Grosso modo ese el argumento de El proceso, la novela inacabada de Franz Kafka y quién haya estado en una Redacción durante los años en los que la Supercom oficiaba de Gran Hermano del correísmo habrá sentido la misma sensación de Josef K. Una mañana cualquiera, por ejemplo, llegó a la Dirección de HOY la notificación de una multa por cerca de 60 mil dólares, solo porque por un error alguien colocó el número de ejemplares en la página editorial y no en la portada.

¿Y qué eran 60 mil dólares en la mentalidad de unos burócratas que nunca intentaron formar siquiera una sola empresa en su vida? ¿Qué eran 60 mil dólares en la mentalidad de unos burócratas acostumbrados a la mentira y al cinismo, tanto como para reclamar $80 millones por una dudosa honra mancillada?

Los hacedores de la Ley hicieron su agosto cobrando por talleres y asesorías sobre una Ley de Comunicación hecha solo para poner una mordaza a los medios. Jugosos contratos se repartieron entre los abogados que estaban detrás de esa ley, contratos que todavía no han sido auditados. Muchos periodistas pasaron de las salas de Redacción a las salas de monitoreo de la Supercom para espiar a sus antiguos compañeros en un edificio nuevo ubicado en la avenida Diez de Agosto, al norte de Quito, lleno de espejos, tal vez para ocultar al panel de abejas en plena actividad los 365 días del año.
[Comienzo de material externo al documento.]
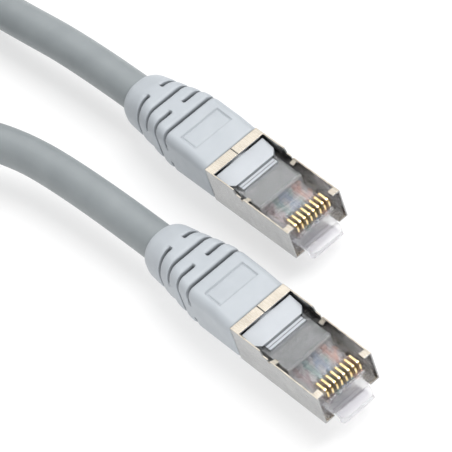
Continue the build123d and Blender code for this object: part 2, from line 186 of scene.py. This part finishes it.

Lo que más tenía la Supercom era dinero. Solo el sistema de monitoreo Videoma costó $1,6 millones. El edificio que permanecía activo las 24 horas de día llegó a albergar hasta cerca de 300 funcionarios. La sala desde donde se monitoreaba a los medios fue equipado con pantallas gigantes y decenas de computadoras.

Las redacciones pronto se llenaron de abogados, poco faltaba para que fueran los abogados y no los periodistas los que pusieran los titulares en las noticias, reportajes, investigaciones… Y aún así nada extraño resultaba recibir páginas diagramadas y tituladas sobre lo que debía decir X reportaje: que el país vivía en el paraíso y la opulencia por el excelente Gobierno que se sacrificaba trabajando las 24 horas y por eso había comprado dos aviones en minucias, unas decenas de millones de dólares, para uso de SP.

Y quién más idóneo para ocupar el cargo de Superintendente que Carlos Ochoa, periodista fiel al correísmo, que hizo una meteórica carrera en los medios públicos solo por repetir el discurso oficial de odio contra los medios y el periodismo. Y como no podía ser de otra manera, Ochoa llegó para ser la espada de Damocles del correísmo con 1.212 casos investigados de los cuales 707 terminaron en sanción a los medios de comunicación.

Ochoa ahora está prófugo, acusado del supuesto delito de falsificación ideológica de documento público.